Provided data:
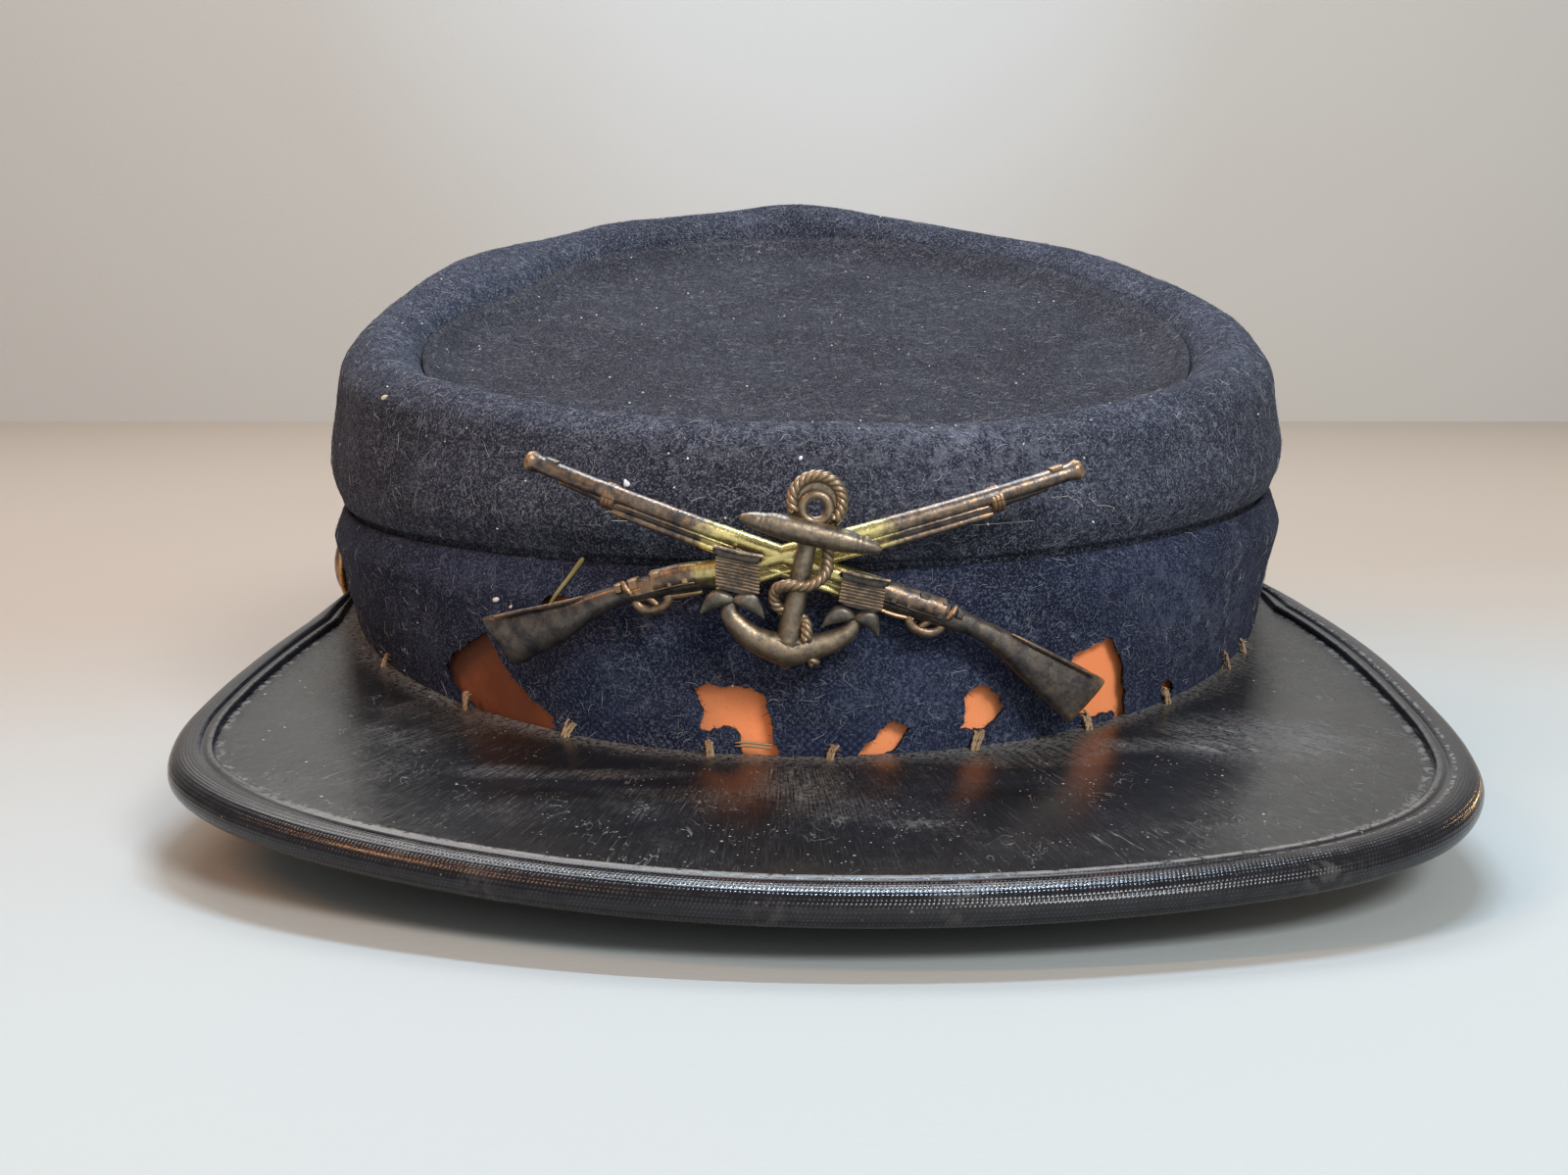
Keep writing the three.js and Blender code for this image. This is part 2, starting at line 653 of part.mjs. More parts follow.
function flukeBill(side, tip) {
  const rootAcross = side * anchorArms.endAcross;
  const rootDrop = anchorArms.endDrop - 1.8;
  const lean = Math.sign(tip.across - anchorArms.endAcross) * side;
  const outline = [
    [rootAcross - lean * 0.6, -rootDrop],
    [rootAcross + lean * 1.6, -rootDrop - 0.9],
    [side * tip.across, -tip.drop],
    [rootAcross + lean * 1.2, -rootDrop - 3.4],
    [rootAcross - lean * 0.3, -rootDrop - 1.8],
  ];
  const grid = [0.5, 2.0].map((proud) => outline.map(([across, up]) => onAnchor(across, up, proud)));
  return sweptBody(grid, false);
}

// A ribbed blank plate with a plain bar across its top.
function ribbedPlate(side) {
  const board = new THREE.BoxGeometry(plate.width, plate.depth, plate.height);
  const bar = new THREE.BoxGeometry(plate.width * 1.1, plate.depth, plate.height * 0.22);
  const place = [side * plate.across, -plate.drop];
  const pieces = [
    settleOnAnchor(board, place[0], place[1], plate.depth / 2),
    settleOnAnchor(bar, place[0], place[1] + plate.height * 0.5, plate.depth / 2 + 0.5),
  ];
  for (let k = 0; k < plate.ribs; k += 1) {
    const rib = new THREE.BoxGeometry(plate.width * 0.9, 0.4, plate.height * 0.09);
    const rise = plate.height * (0.26 - 0.16 * k);
    pieces.push(settleOnAnchor(rib, place[0], place[1] + rise, plate.depth + 0.1));
  }
  return pieces;
}

function ropeBars() {
  const ring = [];
  for (let k = 0; k <= 12; k += 1) {
    const turn = degrees(lerp(212, -32, k / 12));
    const up = rope.ringRise + rope.ringRadius * Math.sin(turn);
    ring.push(onAnchor(rope.ringRadius * Math.cos(turn), up, 1.3));
  }
  const fall = [
    [2.6, -3.4, 1.4], [3.1, -5.2, 1.6], [2.9, -7.4, 2.2], [1.3, -9.2, 3.0], [-1.5, -9.5, 3.0],
    [-2.9, -10.8, 2.0], [-2.3, -12.6, 1.2], [0.2, -13.5, 1.0], [1.9, -14.0, 1.6], [2.6, -15.2, 2.4],
    [3.2, -17.8, 1.6],
  ].map(([across, up, proud]) => onAnchor(across, up, proud));
  return [roundBar(ring, rope.radius, 16, 6), roundBar(fall, rope.radius, 24, 6)];
}

function fouledAnchor() {
  const pieces = [
    anchorShank(),
    anchorEyeBody(),
    anchorStockBody(),
    anchorArmsBody(),
    anchorCrownTip(),
    ...[-1, 1].flatMap((side) => flukeTips.map((tip) => flukeBill(side, tip))),
    ...[-1, 1].flatMap(ribbedPlate),
    ...ropeBars(),
    post(anchorPost, anchor.back - 1.2, anchorPost.reach),
  ];
  return fromSolid(joined(pieces));
}

// ---------------------------------------------------------------- side buttons
function buttonBody() {
  const { radius, dome, shankRadius, shankReach } = sideButton;
  const profile = [
    [0, -shankReach], [shankRadius, -shankReach], [shankRadius, 0.3], [radius - 0.4, 0.3], [radius, 0.7],
  ];
  for (let k = 1; k <= 5; k += 1) {
    const turn = (Math.PI / 2) * (k / 5);
    profile.push([(radius - 0.2) * Math.cos(turn), 1.0 + (dome - 1.0) * Math.sin(turn)]);
  }
  profile[profile.length - 1][0] = 0;
  const button = new THREE.LatheGeometry(profile.map(([x, y]) => new THREE.Vector2(x, y)), 20);
  return fromSolid(toSolid(button));
}

// ---------------------------------------------------------------- the cap
const materials = {
  crown: { color: 0x2b2f3f, roughness: 0.95, metalness: 0 },
  band: { color: 0x232638, roughness: 0.95, metalness: 0 },
  board: { color: 0xc0602e, roughness: 0.8, metalness: 0 },
  leather: { color: 0x17161a, roughness: 0.3, metalness: 0 },
  bronze: { color: 0x5b4f40, roughness: 0.45, metalness: 0.9 },
  brass: { color: 0x8c6a30, roughness: 0.35, metalness: 0.9 },
};

function piece(name, geometry, finish) {
  const mesh = new THREE.Mesh(geometry, new THREE.MeshStandardMaterial(finish));
  mesh.name = name;
  return mesh;
}

const cap = new THREE.Group();
cap.add(piece('band_stiffener', bandStiffener(), materials.board));
cap.add(piece('band_cloth', bandCloth(), materials.band));
cap.add(piece('crown_side', crownSide(), materials.crown));
cap.add(piece('top_disc', topDiscBody(), materials.crown));
cap.add(piece('peak', peakPlate(), materials.leather));
cap.add(piece('peak_binding', peakBinding(), materials.leather));
cap.add(piece('crossed_rifles', crossedRifles(), materials.bronze));
cap.add(piece('anchor', fouledAnchor(), materials.bronze));
for (const button of sideButtons) {
  const mesh = piece(button.name, buttonBody(), materials.brass);
  mesh.rotation.z = -button.side * (Math.PI / 2);
  mesh.position.copy(buttonSeat(button));
  mesh.position.x += button.side * sideButton.standOff;
  cap.add(mesh);
}

// The frame's origin is under the middle of the whole cap's box.
const box = new THREE.Box3().setFromObject(cap);
const middle = box.getCenter(new THREE.Vector3());
cap.position.set(-middle.x, -middle.y, -box.min.z);

export default cap;
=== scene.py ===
import random
from math import atan2, ceil, cos, exp, hypot, pi, radians, sin, sqrt, tan

import bmesh
import bpy
from mathutils import Matrix, Vector, noise
from mathutils.bvhtree import BVHTree


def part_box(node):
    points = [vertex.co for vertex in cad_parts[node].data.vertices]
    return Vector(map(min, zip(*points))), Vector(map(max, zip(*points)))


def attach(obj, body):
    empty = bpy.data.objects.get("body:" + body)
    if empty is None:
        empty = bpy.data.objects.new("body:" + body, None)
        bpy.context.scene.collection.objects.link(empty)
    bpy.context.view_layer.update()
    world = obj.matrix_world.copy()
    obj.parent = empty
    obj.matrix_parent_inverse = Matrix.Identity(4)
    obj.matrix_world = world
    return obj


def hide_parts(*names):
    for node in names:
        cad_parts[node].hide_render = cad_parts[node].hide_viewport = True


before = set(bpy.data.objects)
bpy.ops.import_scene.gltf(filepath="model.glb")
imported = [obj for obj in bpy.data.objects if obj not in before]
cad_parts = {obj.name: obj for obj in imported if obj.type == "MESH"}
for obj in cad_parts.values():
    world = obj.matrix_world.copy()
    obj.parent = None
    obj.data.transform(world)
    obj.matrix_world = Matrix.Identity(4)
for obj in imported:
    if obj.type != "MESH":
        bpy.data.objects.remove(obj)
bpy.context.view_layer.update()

# Pieces are worked out in millimetres in the cap's own frame: x across from the middle of the head,
# y back from the front of the crease, z up from the table. toRow brings them to the shared frame.
mm = 0.001
boardLow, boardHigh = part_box("band_stiffener")
headCentreBack = 90.0
toRow = Matrix.Translation((
    (boardLow.x + boardHigh.x) / 2,
    (boardLow.y + boardHigh.y) / 2 - headCentreBack * mm,
    0,
)) @ Matrix.Scale(mm, 4)


# small helpers

def lerp(start, end, share):
    return start + (end - start) * share


def clamp(value):  # kept between 0 and 1
    return max(0.0, min(1.0, value))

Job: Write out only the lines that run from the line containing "whole cap's box." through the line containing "bpy.context.scene.collection.objects.link(empty)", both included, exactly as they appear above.

Finished exercise:
// The frame's origin is under the middle of the whole cap's box.
const box = new THREE.Box3().setFromObject(cap);
const middle = box.getCenter(new THREE.Vector3());
cap.position.set(-middle.x, -middle.y, -box.min.z);

export default cap;
=== scene.py ===
import random
from math import atan2, ceil, cos, exp, hypot, pi, radians, sin, sqrt, tan

import bmesh
import bpy
from mathutils import Matrix, Vector, noise
from mathutils.bvhtree import BVHTree


def part_box(node):
    points = [vertex.co for vertex in cad_parts[node].data.vertices]
    return Vector(map(min, zip(*points))), Vector(map(max, zip(*points)))


def attach(obj, body):
    empty = bpy.data.objects.get("body:" + body)
    if empty is None:
        empty = bpy.data.objects.new("body:" + body, None)
        bpy.context.scene.collection.objects.link(empty)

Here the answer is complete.